(720e) Sulfonated Silica Particles As Proton-Conductive Porous Solid Electrolytes for CO2 Electrolysis

The CO₂ reduction reaction (CO₂RR) is a promising route for turning CO₂ into useful chemical feedstocks, helping tackle both environmental and industrial challenges. One of the ongoing issues is that the liquid products through CO₂RR usually contain dissolved electrolytes, which require extra separation steps. Using porous solid electrolytes (PSEs) in electrochemical reactors could help avoid that, producing cleaner outputs. In this work, we developed silica-based particles as a potential PSE for CO₂ electrolysis. We grafted sulfonated silane ligands onto mesoporous silica and tested two different ligands: 2-(4-chlorosulfonylphenyl)-ethyltrimethoxysilane and 3-(trimethoxysilyl)propane-1-sulfonic acid. Particle sizes ranged from 20 nm to 40 μm to see how size impacts conductivity and performance in a continuous-flow setup.

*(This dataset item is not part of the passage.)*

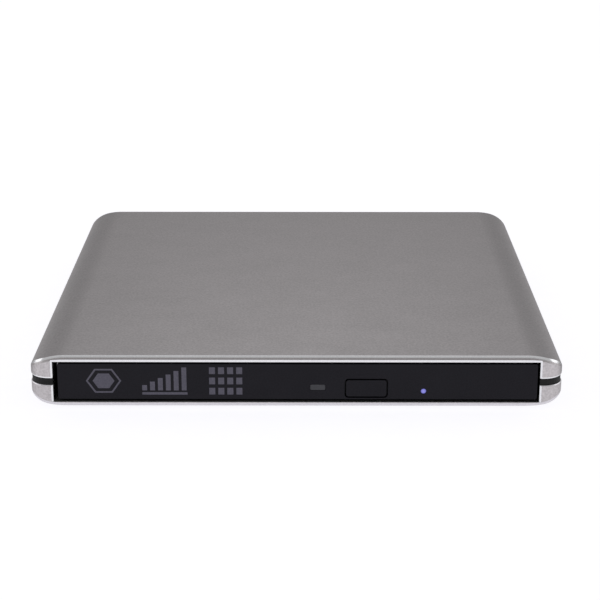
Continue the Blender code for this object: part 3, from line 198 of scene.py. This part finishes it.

Smaller particles showed better ionic conductivity up to 5.31 × 10^-2 S cm, showing a trade-off between particle size and ionic conductivity. When we integrated the silica PSEs into a CO₂ electrolyzer, we reached over 90% Faradaic efficiency toward formic acid. This study introduces a new class of solid-state electrolytes with broad potential for CO₂ electrolysis and related electrochemical systems.